Avocat de formation, Boisvert mène les destinées des carrières de Steven Butler et d’Yves Ulysse fils et est extrêmement impliqué auprès de la relève en donnant des stages un peu partout au Québec. Au fil des années, il s’est distingué pour la qualité de ses argumentaires dans des chroniques publiées sur le site spécialisé 12rounds.ca et par son éternelle remise en question.

 

« Dans la vie, j’essaie de ne pas voir ça noir ou blanc et avec Rénald, ce qui est bien, c’est que c’est nuancé, continue Auclair. Son style a beaucoup déteint sur le mien, sur la façon dont je vois la boxe. C’est un bon enseignant et pédagogue. Rénald était très avancé [sur les notions que j’étudiais] et j’ai pu mettre des mots sur ce qu’il faisait déjà sans vraiment s’en rendre compte. »

 

D’ici à ce que Drolet, Thibault et Osias gagnent en expérience en boxe professionnelle, Auclair continue de former la relève de demain dans les rangs amateurs.
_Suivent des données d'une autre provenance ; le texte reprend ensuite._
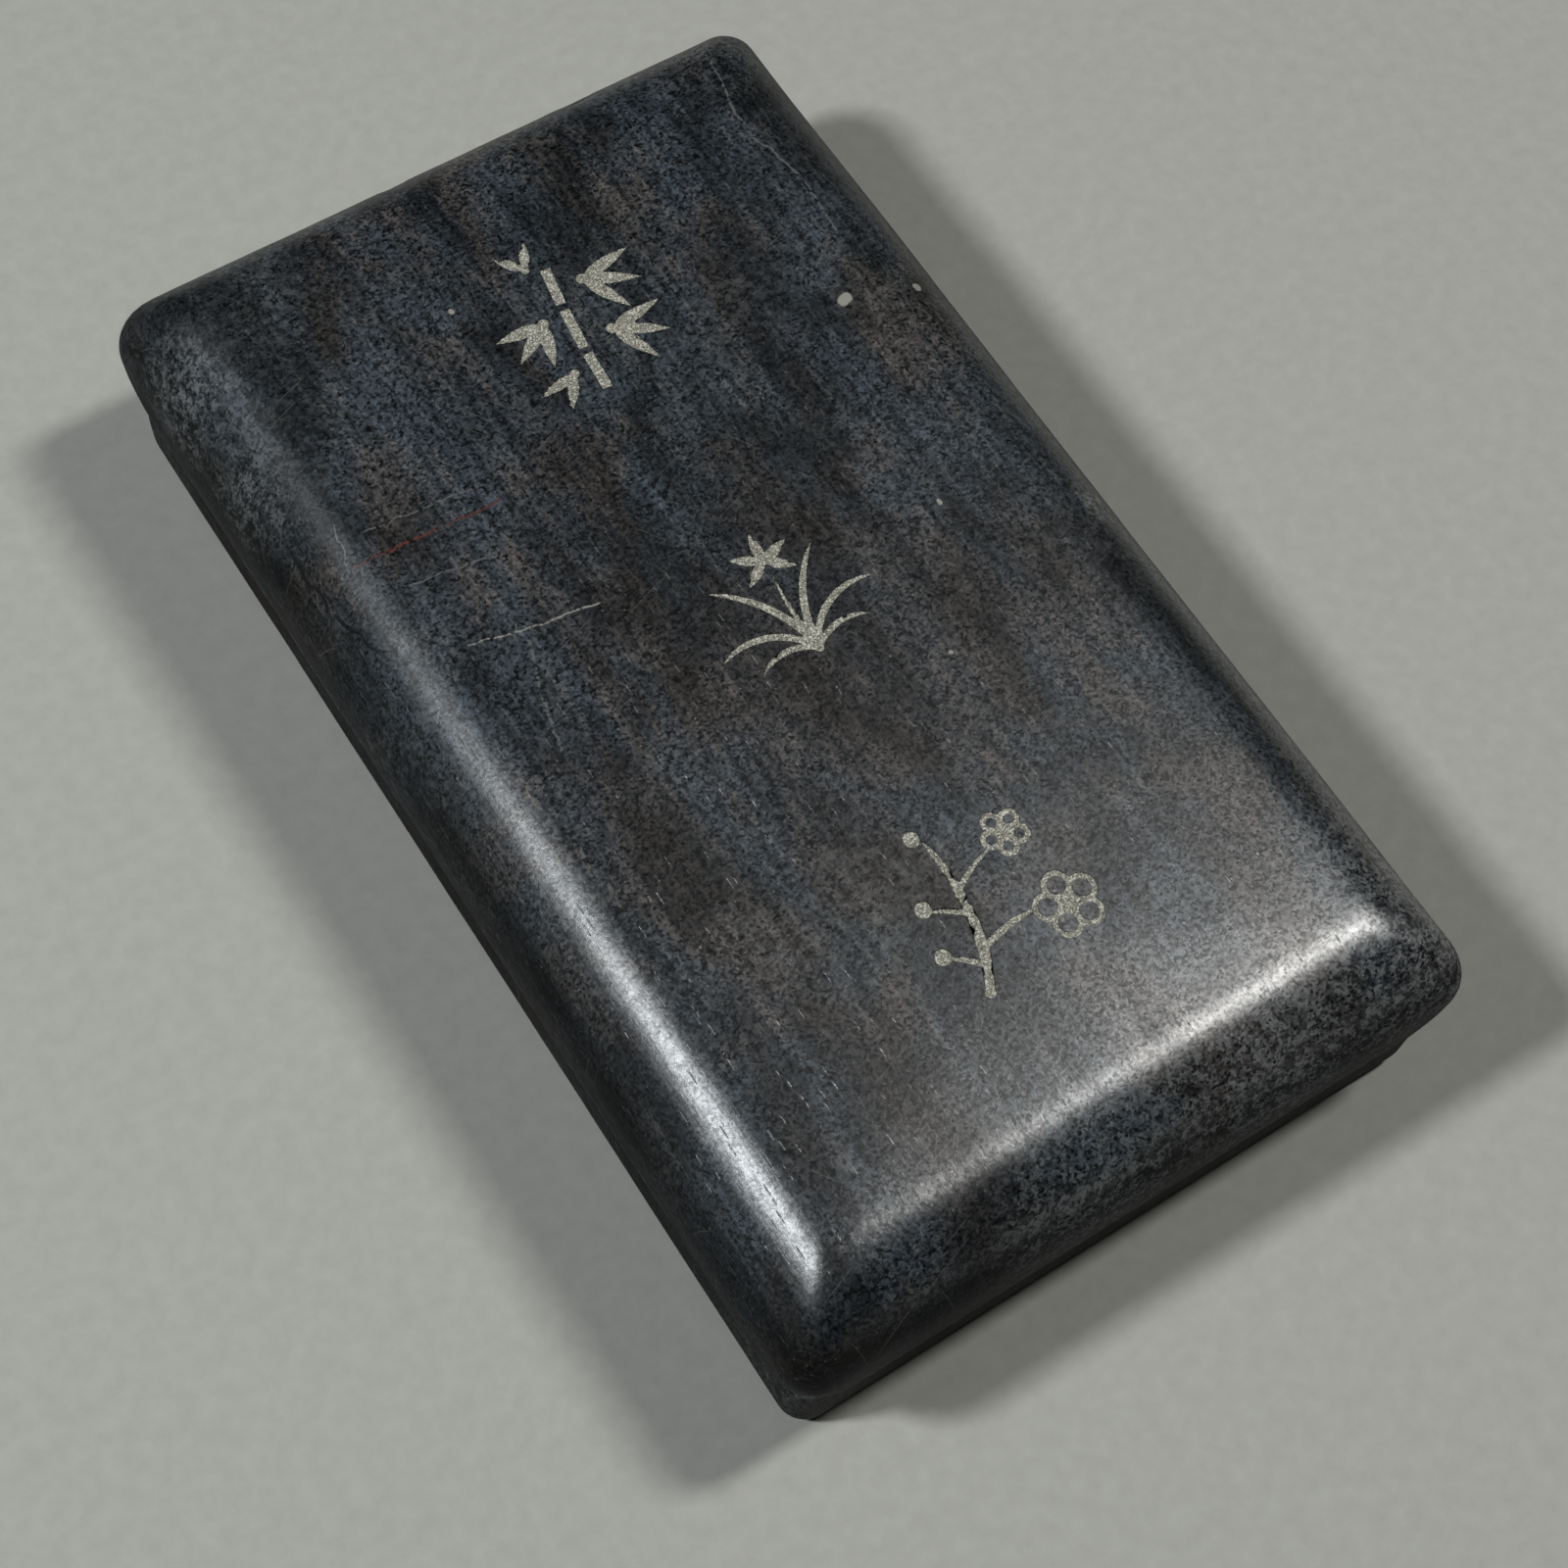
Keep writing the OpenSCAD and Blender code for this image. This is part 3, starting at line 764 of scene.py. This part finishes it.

Quatre représentants du Club Champions ont d’ailleurs été couronnés aux plus récents championnats canadiens en Alberta.

 

« Ce que j’aime, c’est développer des boxeurs dans le gym. C’est mon laboratoire. On essaie des affaires, on voit ce qui fonctionne et ce qui fonctionne moins bien. J’aime ça voir l’évolution chez un boxeur, pas juste le résultat, précise Auclair. Qu’est-ce qu’il a fait de mieux que la dernière fois? C’est la plus grosse paye pour un entraîneur, de voir notre impact sur l’athlète. »

 

« Il semble savoir bien s’entourer et chercher ce dont il a besoin, ajoute Décarie-Drolet. Il est analytique : il fait des essais et regarde comment ça fonctionne pour ensuite créer sa propre recette gagnante. Dans le fond, c’est un transfert scientifique depuis une mentalité old school. »

 

Former un boxeur pour en faire un champion du monde demande beaucoup de travail et un peu de chance, mais Auclair s’est assurément donné tous les moyens pour devenir le prochain grand visage d’une profession où la reconnaissance s’obtient avec les victoires, peu importe le sport.